Given how the market is currently pricing its shares, one might assume New Senior Investment Group is a poorly managed, secularly challenged business. Ignoring the market’s view can yield a much different assessment.

One description of the value investor’s task is to identify inexpensive stocks, determine why they’re cheap, and then assess whether the negativity reflected in the share price is warranted. Opportunity knocks if the answer is no.

A current case in point: New Senior Investment Group. The publicly traded real estate investment trust owns independent-living and assisted-living U.S. housing properties targeted at seniors. Average monthly rents are a middle-of-the-road $3,200 and are paid in over 90% of the cases by private-pay sources.

At just under $10, the stock trades on the company’s estimated 2016 adjusted funds from operations [AFFO] at roughly half the multiple of peers. On the estimated $240 million run rate of its net operating income [NOI] within a year, the shares trade at a 9% cap rate, vs. 6% for peers.

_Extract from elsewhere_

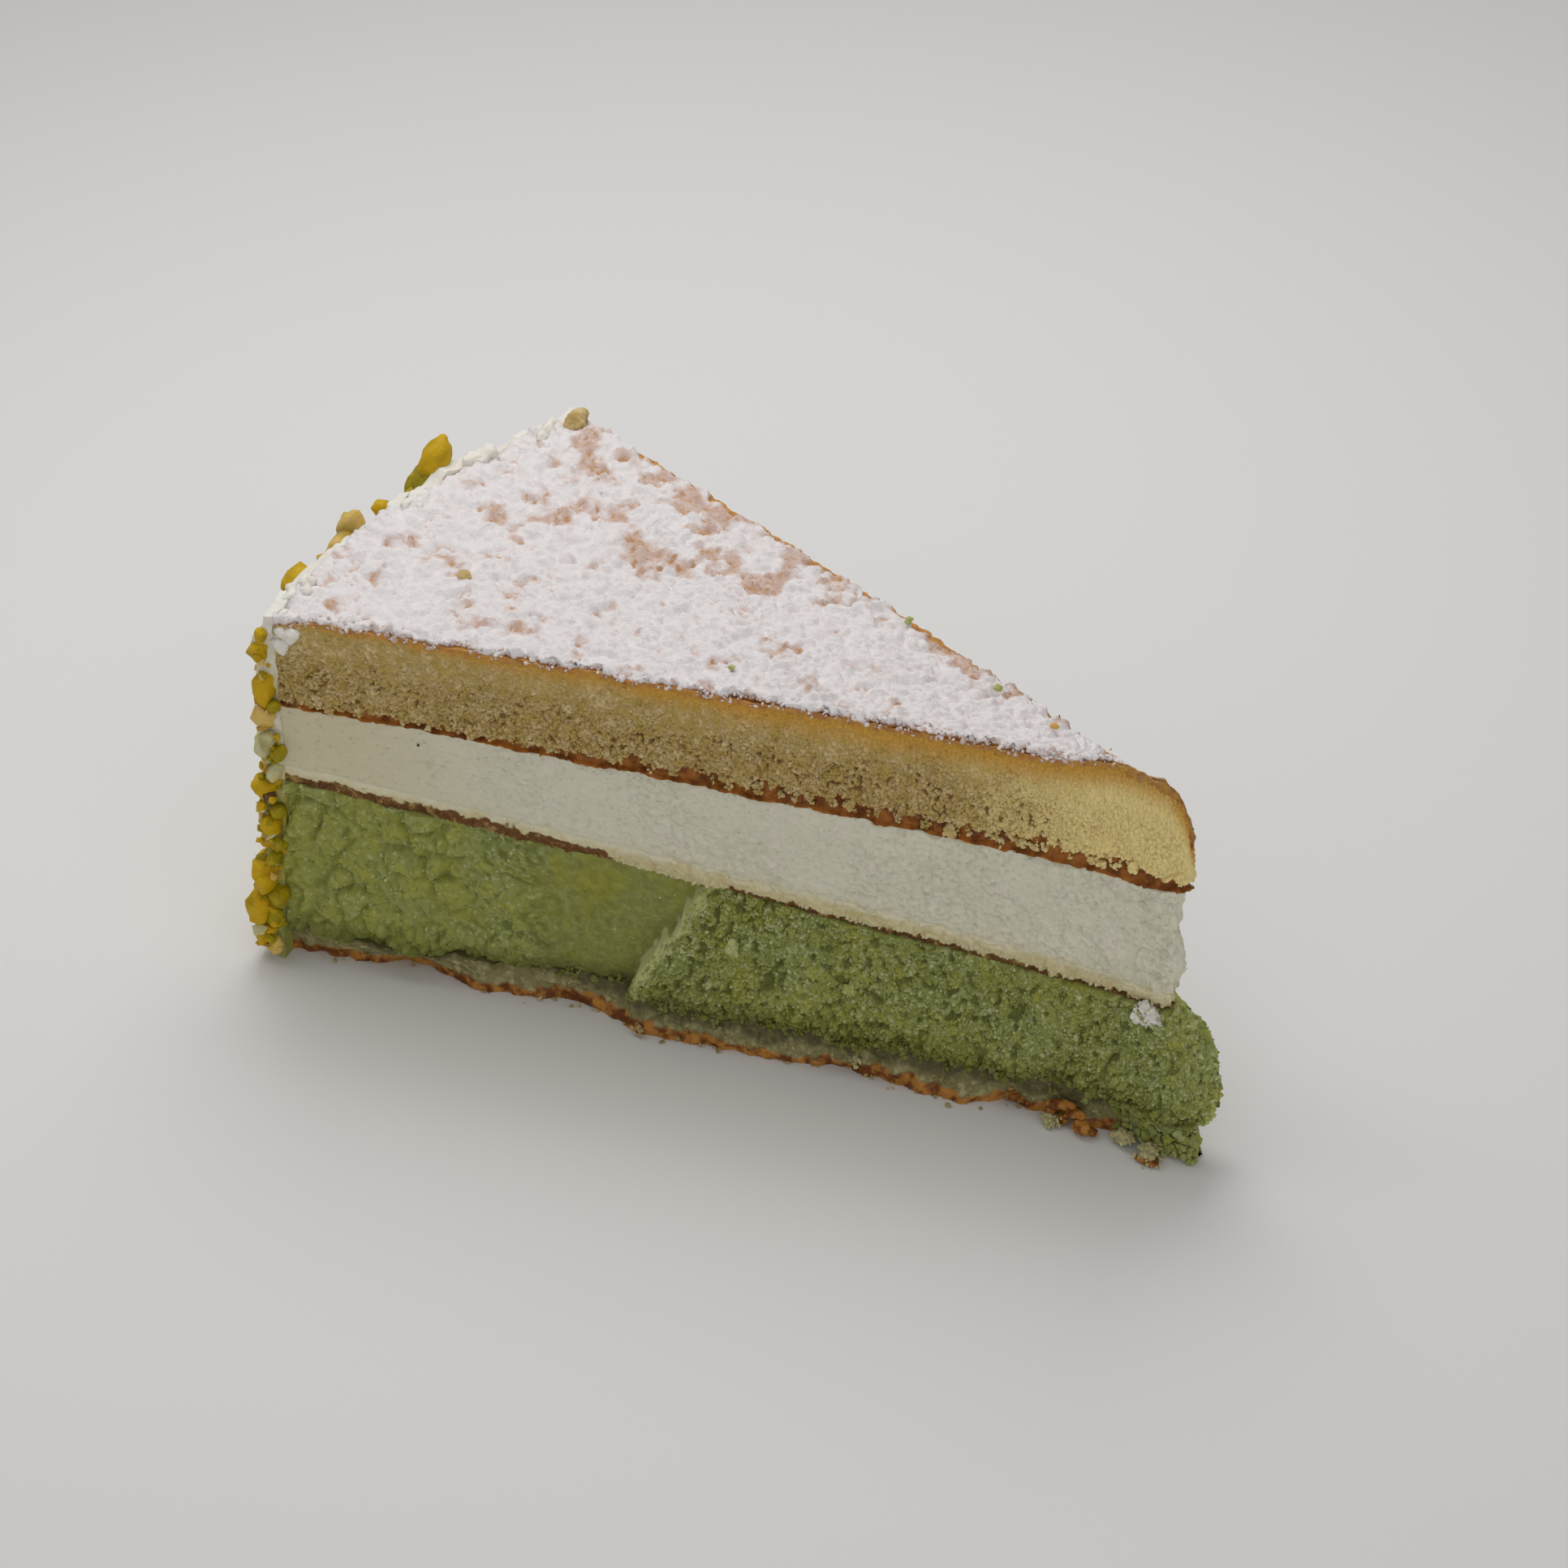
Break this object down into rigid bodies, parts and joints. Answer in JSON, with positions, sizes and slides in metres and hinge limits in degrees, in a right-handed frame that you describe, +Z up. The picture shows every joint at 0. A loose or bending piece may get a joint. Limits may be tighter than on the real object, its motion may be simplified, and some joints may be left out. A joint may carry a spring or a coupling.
{
  "type": "layered ricotta and pistachio cake slice",
  "caption": "Slice of a layered cake: browned sponge top, ricotta cream, thin sponge, pistachio cream and sponge base, with chopped nuts on the rim.",
  "frame": {"origin": "on the floor, under the middle of the slice's bounding box", "axes": "+X from the coated rim towards the point of the slice, +Z up, so the front cut faces -Y"},
  "size_m": [0.133, 0.0692, 0.0579],
  "materials": {
    "base_sponge": "moist grey-green sponge with a brown skin underneath",
    "pistachio_cream": "matt, granular green cream",
    "sponge_disc": "thin open sponge with a brown lower skin",
    "ricotta_cream": "moist off-white cream, softly smeared",
    "top_sponge": "yellow sponge crumb, browned crust dusted with icing sugar",
    "rim_coat": "thin cream coat covered in chopped pistachios"
  },
  "bodies": {
    "root": {"base_sponge": "base_sponge", "pistachio_cream": "pistachio_cream", "sponge_disc": "sponge_disc", "ricotta_cream": "ricotta_cream", "top_sponge": "top_sponge", "rim_coat": "rim_coat"}
  },
  "joints": []
}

Among the most important reasons the shares are poorly regarded:  New Senior Investment Group management is handled externally, a construct of which REIT investors are leery due to potential conflicts of interest. The external manager is an affiliate of Fortress Investment Group, a well-known firm with more than $70 billion in assets, but which took a reputation hit recently from shuttering its flagship macro hedge fund.  New Senior Investment Group itself is highly leveraged, with net debt of $1.9 billion that is 8x the firm’s estimated normalized NOI. Also concerning to some, dividend payments have been irregular.

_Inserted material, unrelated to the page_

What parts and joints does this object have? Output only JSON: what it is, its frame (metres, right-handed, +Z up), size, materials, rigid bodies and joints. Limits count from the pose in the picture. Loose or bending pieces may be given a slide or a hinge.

While acknowledging the concerns, Jeff Erber and Eric Brugel of Grey Owl Capital Management believe they’re overdone. The underlying business is sound – the portfolio weathered the financial crisis with little difficulty – and management has proven adept in both increasing occupancy rates and lowering costs at acquired properties. Fortress has also proven adequately incented to act in shareholders’ interest, one key example being a new $100 million stock buyback plan instituted to increase shareholder value, even though shrinking the capital base is not entirely in Fortress’ interest as an external manager.

New Senior Investment

The debt – the vast majority of which consists of property-level mortgages with fixed interest rates and maturities in 2020 and beyond – is manageable, with normalized annual NOI at 3x annual interest expense, says Erber. As for dividends, he says, any timing irregularities have been for technical reasons and the key point is that AFFO, assuming rent increases and modest occupancy and cost improvements in newly acquired properties, should support a quarterly 30-cent dividend by next year – a 12% yield on today’s share price.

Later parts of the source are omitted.